Wed Jan 25 21:42:54 CET 2006

Hi,

Thanks Kent, I'll check out the CSV module. I had a go with Pyparsing
awhile ago, and it's clocking in at the 3 minute mark also.

Alan - the data is of the form -

a = {
b = 1
c = 2
d = { e =  { f  = 4 g = "Ultimate Showdown of Ultimate Destiny" } h =
{ i j k } }
}

Everything is whitespace delimited.
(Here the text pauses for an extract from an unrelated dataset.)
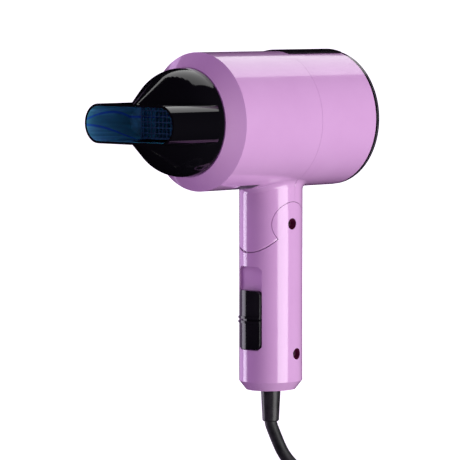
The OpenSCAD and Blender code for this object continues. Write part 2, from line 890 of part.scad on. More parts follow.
module handle_left_shell() {
    color("#d49cd8")
        difference() {
            union() {
                mirror([1, 0, 0]) intersection() {
                    grip_body();
                    right_half();
                }
                hinge_rod(boss_r, -ear_in - 1, -0.02);
                post(post_r, -grip_w / 2 + grip_wall - 0.4, -0.02);
            }
            hinge_rod(hinge_screw_r, -8, 1);
            post(hinge_screw_r, -8, 1);
            relief_hole();
        }
}

module handle_screw() {
    color("#a7aab0")
        difference() {
            union() {
                post(hole_r - 0.5, grip_w / 2 - hole_depth - 2.2, grip_w / 2 - hole_depth);
                post(hinge_screw_r, -8, grip_w / 2 - hole_depth - 2);
            }
            for (turn = [0, 90])
                translate([grip_w / 2 - hole_depth - 0.4, grip_screw_y, grip_screw_z]) rotate([turn, 0, 0])
                    cube([1.6, 3.6, 0.7], center = true);
        }
}

module slider_face(inset, corner) {
    half = slider_w / 2 - inset;
    low = slider_low + inset;
    top = slider_low + slider_len - inset;
    for (x = [-half + corner, half - corner], z = [low + corner, top - corner])
        translate([x, z]) circle(r = corner, $fn = 32);
    translate([-half, low + corner]) square([2 * half, top - low - 2 * corner]);
    translate([-half + corner, low]) square([2 * half - 2 * corner, top - low]);
}

// The slider's face follows the grip; two lips with a groove between them cross its middle.
module switch_slider() {
    groove_h = ridge_pitch - ridge_h;
    color("#100f12")
        union() {
            difference() {
                intersection() {
                    translate([0, track_floor - 0.1, 0]) rotate([90, 0, 0])
                        linear_extrude(grip_d) slider_face(0, 3);
                    union() {
                        grip_prism(slider_low, slider_low + slider_len, -slider_crown);
                        grip_prism(stem_mid - ridge_reach, stem_mid + ridge_reach, -ridge_crown);
                    }
                }
                difference() {
                    translate([-slider_w, -grip_d, stem_mid - groove_h / 2])
                        cube([2 * slider_w, grip_d, groove_h]);
                    grip_prism(stem_mid - groove_h, stem_mid + groove_h);
                }
            }
            translate([-stem_w / 2, track_floor - 1, stem_mid - stem_h / 2]) cube([stem_w, 4.2, stem_h]);
        }
}

module switch_actuator() {
    color("#e6e2d8")
        translate([-1.5, track_floor + 3.2, stem_mid - 3]) cube([3, 5, 6]);
}

module switch_body() {
    low = stem_mid - 5;
    color("#25242a")
        difference() {
            translate([-switch_size[0] / 2, switch_front, low]) cube(switch_size);
            translate([-1.8, switch_front - 1, low + 1.6]) cube([3.6, 6, slider_travel + 6.8]);
        }
}

module switch_terminals() {
    color("#c9a24a")
        for (k = [0 : 3])
            translate([-3, switch_front + switch_size[1], stem_mid - 2 + 7 * k]) cube([6, 3.4, 0.8]);
}

// A straight wire from one point down to another.
module wire(x, y, from, to, r = 0.75) {
    translate([x, y, from]) cylinder(r = r, h = to - from, $fn = 16);
}

module barrel_wires() {
    color("#b23a3a") {
        for (x = [-0.9, 0.9]) wire(x, 7.1, hinge_z - 7, barrel_z - duct_r - 1);
        wire(0, 8.8, hinge_z - 7, barrel_z - duct_r - 1, 0.6);
    }
}

module handle_wires() {
    color("#2b4fa0") {
        for (x = [-2.4, 2.4]) wire(x, 13.2, stem_mid + 8, hinge_z - 14);
        for (x = [-2.2, 2.2]) wire(x, -2, grip_bottom + 20, stem_mid - 6);
    }
}

module clamp_screw_rods(r, from, to) {
    for (side = [-1, 1])
        translate([side * clamp_screw_x, 0, clamp_z + from]) cylinder(r = r, h = to - from);
}

module cord_clamp() {
    color("#2a282d")
        difference() {
            translate([-clamp_size[0] / 2, -clamp_size[1] / 2, clamp_z]) cube(clamp_size);
            translate([0, 0, clamp_z - 1]) cylinder(r = clamp_bore, h = clamp_size[2] + 2);
            clamp_screw_rods(clamp_screw_r + 0.1, -1, clamp_size[2] + 1);
        }
}

module clamp_screws() {
    color("#b9bbc0") {
        clamp_screw_rods(clamp_screw_r, -ledge_t, clamp_size[2]);
        clamp_screw_rods(clamp_head[0], clamp_size[2], clamp_size[2] + clamp_head[1]);
    }
}

// Smooth tapered sleeve with a rounded end, and a flange that the grip's floor holds.
module strain_relief() {
    rounding = 0.6;
    flange_z = grip_bottom + grip_floor + 0.1;
    color("#1b191d")
        difference() {
            rotate_extrude() polygon([
                [0, flange_z + flange_t], [0, cord_exit], [relief_r[1] - rounding, cord_exit],
                [relief_r[1], cord_exit + rounding], [relief_r[0], grip_bottom - 0.1],
                [relief_neck_r - 0.05, grip_bottom - 0.1], [relief_neck_r - 0.05, flange_z],
                [relief_flange_r, flange_z], [relief_flange_r, flange_z + flange_t]
            ]);
            translate([0, 0, grip_bottom]) cylinder(r = 2.6, h = 20);
        }
}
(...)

I'd like to turn it into

["a", "=", "{", "b", "=", "1",
  "c", "=", "2", "d", "=", "{",
 "e", "=", "{", "f", "=", "4", "g", "=",
"\"Ultimate Showdown of Ultimate Destiny\"",
 "}", "h", "=", "{", "i", "j", "k", "}", "}"]

Regards,

Liam Clarke

On 1/26/06, Alan Gauld <alan.gauld at freenet.co.uk> wrote:
> Hi Liam,
>
> I'm not sure I really understand what you are trying
> to get to here.
>
> Can you provide a short sample of before/after data
> so we can see what we are trying to achieve?
>
> Alan G
>
> ----- Original Message -----
> From: "Liam Clarke" <ml.cyresse at gmail.com>
> To: "Python Tutor" <tutor at python.org>
> Sent: Wednesday, January 25, 2006 1:18 PM
> Subject: [Tutor] strings & splitting
>
>
> Hi all,
>
> I have a large string which I'm attempting to manipulate, which I find
> very convenient to call
> large_string.split(" ") on to conveniently tokenise.
>
> Except, however for the double quoted strings within my string, which
> contain spaces.
>
> At the moment I'm doing a split by \n, and then looping line by line,
> splitting by spaces and then reuniting double quoted strings by
> iterating over the split line, looking for mismatched quotation marks,
> storing the indexes of each matching pair and then:
>
> for (l,r) in pairs:
> .    sub_string = q[l:r+1] #Up to r and including it.
> .    rejoined_string = " ".join(sub_string)
> .    indices = range(l,r+1)
> .    indices.reverse()
> .    for i in indices: q.pop(i)
> .    q.insert(l, rejoined_string)
>
> I'm doing it split line by split line, extending the resulting line
> into a big flat list as I found out that Python doesn't cope overly
> well with stuff like the above when it's a 800,000 item list, I think
> it was the insert mainly.
>
> My question is, is there a more Pythonic solution to this?
>
> I was thinking of using a regex to pluck qualifying
> quoted-space-including sentences out, and then trying to remember
> where they went based on context, but that sounds prone to error; so I
> thought of perhaps the same thing with a unique token of my own that I
> can find once the list is created and then sub the original string
> back in, but I wonder if calling index() repeatedly would be any
> faster.
>
> I've got it down to 3 seconds now, but I'm trying to get... a stable
> solution, if possible an elegant solution.The current one is prone to
> breaking based on funny whitespace and is just ugly and prickly
> looking.
>
> Regards,
>
> Liam Clarke
>
>
>